Raw data
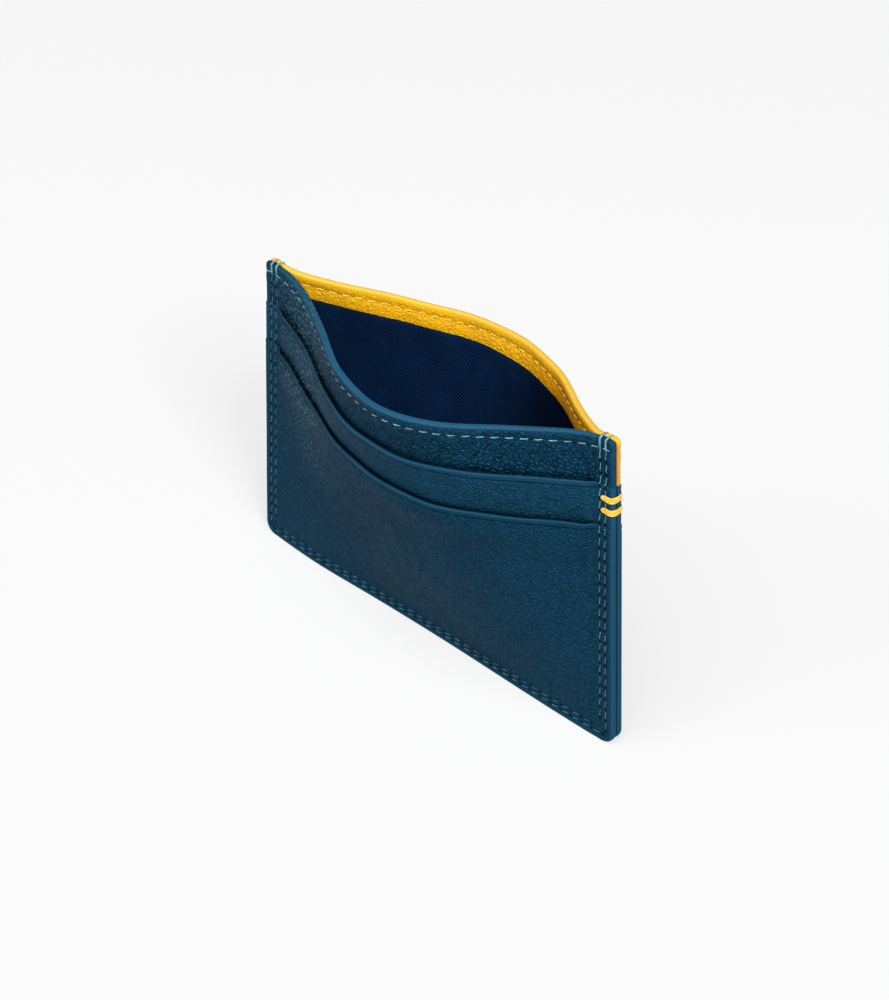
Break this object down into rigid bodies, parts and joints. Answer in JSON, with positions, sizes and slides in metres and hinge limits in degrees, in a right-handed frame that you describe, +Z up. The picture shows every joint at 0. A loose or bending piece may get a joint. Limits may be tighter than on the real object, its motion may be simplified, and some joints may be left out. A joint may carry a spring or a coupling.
{
  "type": "card holder",
  "caption": "Slim leather card holder with an open central pocket, slot pockets on both faces, a contrast back panel and a contrast stitched accent on one edge.",
  "frame": {"origin": "middle of the sewn bottom edge, in the plane where the two halves meet, at the level it stands on", "axes": "+X along the width to the edge with the accent bands, -Y out of the front half, +Z up to the open mouth"},
  "size_m": [0.0996, 0.037, 0.0705],
  "materials": {
    "blue_leather": "pebbled grain with a soft sheen",
    "yellow_leather": "pebbled grain with a soft sheen",
    "navy_lining": "fine diagonal twill",
    "slot_cloth": "thin plain weave",
    "blue_thread": "twisted sewing thread",
    "yellow_thread": "twisted sewing thread"
  },
  "bodies": {
    "root": {"front_panel": "blue_leather", "front_upper_pocket": "blue_leather", "front_lower_pocket": "blue_leather", "front_upper_slot_cloth": "slot_cloth", "front_lower_slot_cloth": "slot_cloth", "front_lining": "navy_lining", "back_panel": "yellow_leather", "back_upper_pocket": "blue_leather", "back_lower_pocket": "blue_leather", "back_upper_slot_cloth": "slot_cloth", "back_lower_slot_cloth": "slot_cloth", "back_lining": "navy_lining", "front_rim_thread": "blue_thread", "back_rim_thread": "yellow_thread", "seam_thread_outer": "blue_thread", "seam_thread_inner": "blue_thread", "left_corner_wraps": "blue_thread", "right_corner_wraps": "blue_thread", "upper_accent_band": "yellow_thread", "lower_accent_band": "yellow_thread"}
  },
  "joints": []
}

Written exercise
Repeat every line of the material exactly as given.

Solution below
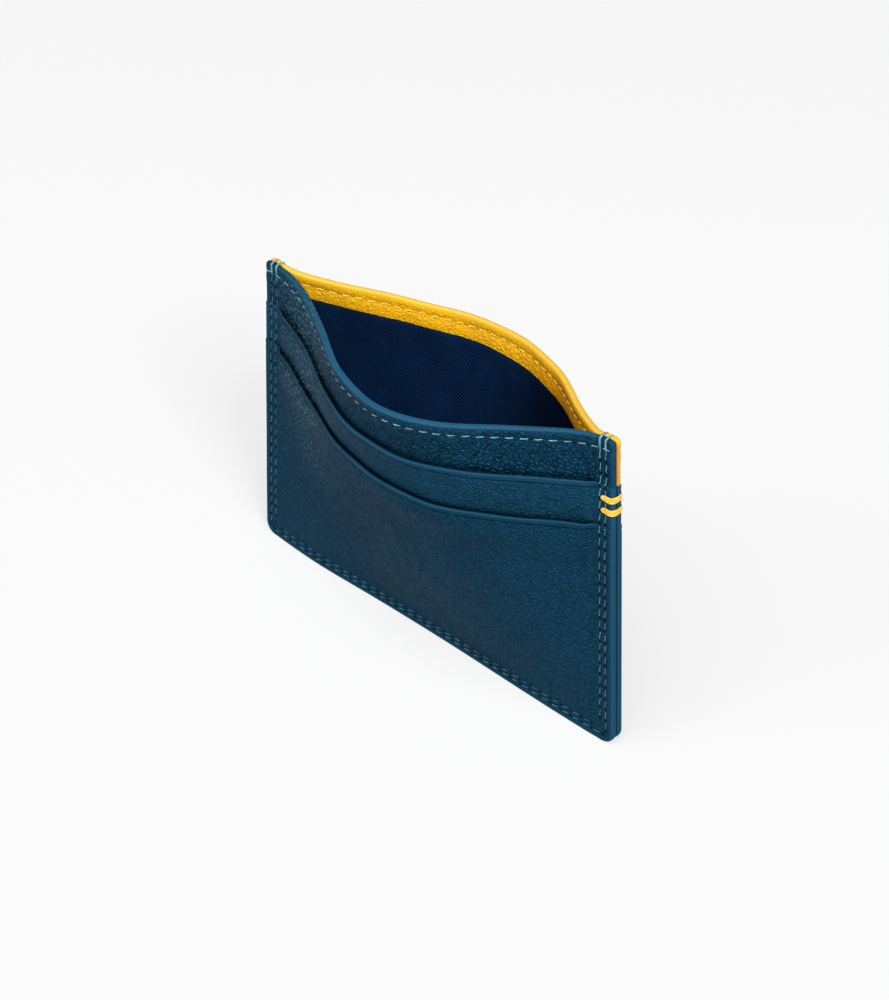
Break this object down into rigid bodies, parts and joints. Answer in JSON, with positions, sizes and slides in metres and hinge limits in degrees, in a right-handed frame that you describe, +Z up. The picture shows every joint at 0. A loose or bending piece may get a joint. Limits may be tighter than on the real object, its motion may be simplified, and some joints may be left out. A joint may carry a spring or a coupling.
{
  "type": "card holder",
  "caption": "Slim leather card holder with an open central pocket, slot pockets on both faces, a contrast back panel and a contrast stitched accent on one edge.",
  "frame": {"origin": "middle of the sewn bottom edge, in the plane where the two halves meet, at the level it stands on", "axes": "+X along the width to the edge with the accent bands, -Y out of the front half, +Z up to the open mouth"},
  "size_m": [0.0996, 0.037, 0.0705],
  "materials": {
    "blue_leather": "pebbled grain with a soft sheen",
    "yellow_leather": "pebbled grain with a soft sheen",
    "navy_lining": "fine diagonal twill",
    "slot_cloth": "thin plain weave",
    "blue_thread": "twisted sewing thread",
    "yellow_thread": "twisted sewing thread"
  },
  "bodies": {
    "root": {"front_panel": "blue_leather", "front_upper_pocket": "blue_leather", "front_lower_pocket": "blue_leather", "front_upper_slot_cloth": "slot_cloth", "front_lower_slot_cloth": "slot_cloth", "front_lining": "navy_lining", "back_panel": "yellow_leather", "back_upper_pocket": "blue_leather", "back_lower_pocket": "blue_leather", "back_upper_slot_cloth": "slot_cloth", "back_lower_slot_cloth": "slot_cloth", "back_lining": "navy_lining", "front_rim_thread": "blue_thread", "back_rim_thread": "yellow_thread", "seam_thread_outer": "blue_thread", "seam_thread_inner": "blue_thread", "left_corner_wraps": "blue_thread", "right_corner_wraps": "blue_thread", "upper_accent_band": "yellow_thread", "lower_accent_band": "yellow_thread"}
  },
  "joints": []
}